How extensively Windows can be used in an SSH-centric system is unclear at the moment. It barely supports the basics at the time of writing. Consequently, I wouldn't recommend going full SSH if you plan on having any Windows computers actively using it.

Closing words

SSH is a shockingly flexible system; and the three use-cases mentioned here are only the tip of the iceberg. Additionally, I'm aware that X11 supports forwarding over SSH. I have not tried this, because the devices I ssh into are headless, but it's enabled out of the box.

There's also stuff like scp, which is cp but across devices using ssh, but these are built-in commands leveraging ssh. rsync also support ssh, potentially providing options for remote data backups.
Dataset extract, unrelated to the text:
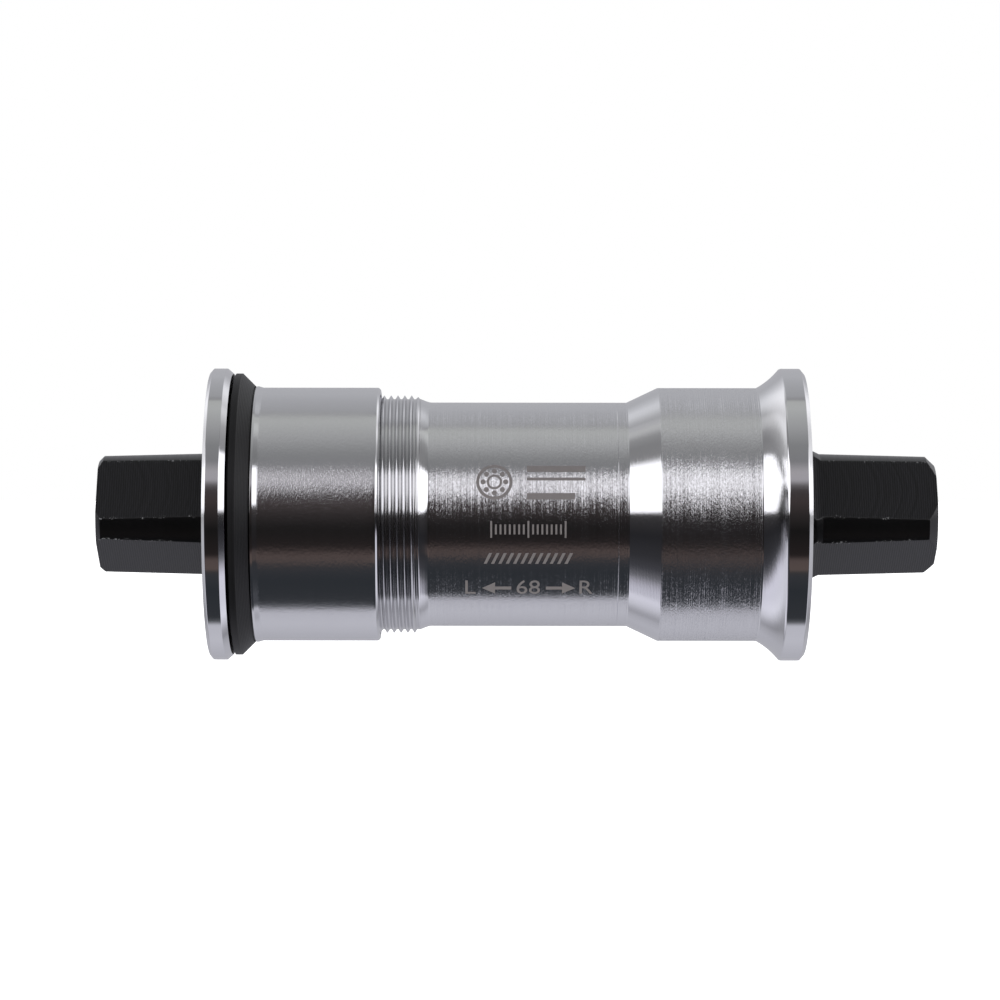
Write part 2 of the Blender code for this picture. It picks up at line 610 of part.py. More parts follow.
def build():
    for stale in list(bpy.data.objects):
        bpy.data.objects.remove(stale)
    group = collection("bottom_bracket")
    cutters = collection("bottom_bracket_cutters")

    plated = material("plated_steel", (0.72, 0.72, 0.74), 1.0, 0.22)
    looks = {
        "race": material("bearing_steel", (0.60, 0.60, 0.61), 1.0, 0.25),
        "ball": material("polished_balls", (0.78, 0.78, 0.79), 1.0, 0.08),
        "cage": material("cage_nylon", (0.55, 0.48, 0.33), 0.0, 0.5),
        "seal": material("seal_rubber", (0.02, 0.02, 0.022), 0.0, 0.6),
    }
    wedge = material("wedge_plastic", (0.04, 0.04, 0.045), 0.0, 0.5)
    oxide = material("black_oxide", (0.05, 0.05, 0.052), 1.0, 0.35)
    spring = material("spring_steel", (0.16, 0.15, 0.14), 1.0, 0.45)
    cap = material("cap_plastic", (0.03, 0.03, 0.032), 0.0, 0.45)

    still = axis_empty("shell_middle", None, group)
    spinning = axis_empty("spindle_axis", still, group)
    drive_rolling = axis_empty("drive_ball_axis", still, group)
    left_rolling = axis_empty("left_ball_axis", still, group)
    travelling = axis_empty("left_cup_travel", still, group)
    screwing = axis_empty("left_cup_axis", travelling, group)

    drive_side_body(still, plated, group, cutters)
    left_cup(screwing, plated, group, cutters)
    wedge_ring(travelling, wedge, group)
    spindle(spinning, oxide, group, cutters)
    bearing("drive", DRIVE_BEARING, x_drive_bearing, r_drive_seat, still, spinning, drive_rolling, looks,
            group, cutters)
    bearing("left", LEFT_BEARING, x_left_bearing, r_left_seat, still, spinning, left_rolling, looks,
            group, cutters)
    retaining_ring("drive_retaining_ring", x_drive_groove, r_drive_seat, still, spring, group)
    retaining_ring("left_retaining_ring", x_left_groove, r_left_seat, still, spring, group)
    dust_cap("drive_dust_cap", x_drive_cap, 1, r_drive_seat, still, cap, group)
    dust_cap("left_dust_cap", x_left_cap, -1, r_left_seat, still, cap, group)


build()
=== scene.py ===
import bmesh
import bpy
import numpy as np
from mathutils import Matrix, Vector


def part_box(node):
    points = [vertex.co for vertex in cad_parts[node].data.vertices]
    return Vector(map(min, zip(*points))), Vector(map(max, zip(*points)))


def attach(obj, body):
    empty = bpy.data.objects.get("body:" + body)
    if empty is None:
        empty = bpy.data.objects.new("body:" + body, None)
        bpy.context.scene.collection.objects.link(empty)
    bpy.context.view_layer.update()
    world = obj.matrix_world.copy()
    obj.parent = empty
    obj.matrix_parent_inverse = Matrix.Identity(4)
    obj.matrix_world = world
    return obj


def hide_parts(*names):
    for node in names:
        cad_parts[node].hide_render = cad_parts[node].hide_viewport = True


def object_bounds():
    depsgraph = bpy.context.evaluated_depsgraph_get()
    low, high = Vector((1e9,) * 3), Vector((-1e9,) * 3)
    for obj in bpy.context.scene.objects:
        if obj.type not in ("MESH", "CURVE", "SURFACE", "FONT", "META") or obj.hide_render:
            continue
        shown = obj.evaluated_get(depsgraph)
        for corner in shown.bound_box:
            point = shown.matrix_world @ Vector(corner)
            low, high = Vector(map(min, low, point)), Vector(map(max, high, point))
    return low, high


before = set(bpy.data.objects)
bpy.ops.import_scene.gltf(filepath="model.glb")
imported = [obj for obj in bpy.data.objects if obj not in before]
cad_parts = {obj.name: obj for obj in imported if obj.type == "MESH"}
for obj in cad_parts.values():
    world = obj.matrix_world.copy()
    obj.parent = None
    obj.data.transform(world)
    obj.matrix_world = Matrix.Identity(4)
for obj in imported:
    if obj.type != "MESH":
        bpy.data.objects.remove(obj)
cadLow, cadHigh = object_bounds()
print("frame loaded,", len(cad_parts), "pieces")

metre = 0.001  # every size below is in millimetres, and meshes are scaled by this at the end
degree = np.pi / 180

# Angles round the axis are counted from +Y towards +Z, and profiles are rows of (x, radius, satin).
# "Satin" says how much of a turned or blasted finish a place has. Below zero it is painted shade instead,
# which darkens the thread grooves and the gap under the wedge ring.


def boxOf(node):
    # lowest x, highest x and outer radius of a turned piece
    low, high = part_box(node)
    return low.x / metre, high.x / metre, high.z / metre


def rounded(corners, steps=5, support=0.03):
    # Corners are (x, radius, fillet, satin). Each fillet becomes an arc that is tangent to both of its
    # sides, with one more point just before and after it so that long walls stay flat in the shading.
    table = np.array(corners, float)
    rows = []
    for k in range(len(table)):
        here, fillet, satin = table[k, :2], table[k, 2], table[k, 3]
        if fillet <= 0:
            rows.append([*here, satin])
            continue
        before = table[k - 1, :2] - here
        after = table[(k + 1) % len(table), :2] - here
        lengths = np.linalg.norm(before), np.linalg.norm(after)
        u, v = before / lengths[0], after / lengths[1]
        half = np.arccos(np.clip(u @ v, -1, 1)) / 2
        reach = min(fillet / np.tan(half), 0.45 * min(lengths))
        fillet = reach * np.tan(half)
        middle = here + (u + v) / np.linalg.norm(u + v) * fillet / np.sin(half)
        turn = np.pi - 2 * half
        share = np.linspace(0, 1, steps + 1)[:, None]
        start, end = here + u * reach - middle, here + v * reach - middle
        arc = middle + (np.sin((1 - share) * turn) * start + np.sin(share * turn) * end) / np.sin(turn)
        extra = min(support, 0.04 * min(lengths))
        path = np.vstack([arc[0] + u * extra, arc, arc[-1] + v * extra])
        rows += [[*point, satin] for point in path]
    return np.array(rows)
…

I have absolutely no idea how deep this rabbit hole goes, but a remote shell, filesystem, a VPN, and a remote desktop with nearly no server-sided config continues to amaze me. All of it being hosted through a single service also comes with the benefits of less stuff to defend.

And on top of that, there's also tunneling. This is something I'm gonna get more into when I get a second pi (my 3B+ is about to hit its capacity for hosting), and while I'm not yet sure how far I can get, it would be really cool to hook it up in a way where pi@host connects to the internet-facing device, while otheruser@host, still requiring authentication first, forwards the connection to the second host. My hope is that this is possible in a way that does two-stage authentication; first once to connect to the internet-facing pi, and then one to connect to the second pi.

This may be an application for the VPN, but this is all a problem for future me when I actually have two devices to experiment on. I'll likely publish a blog post with what I find when I cross that bridge.

Finally, I get all these fancy things, and all I need to do is harden ssh. Which I have, but that's also a story for later. This also means that my pi only needs to monitor traffic on a single port, for a single service. Nothing else is hosted, putting all the pressure on sshd to not have problems, instead of opening for multiple points of failure.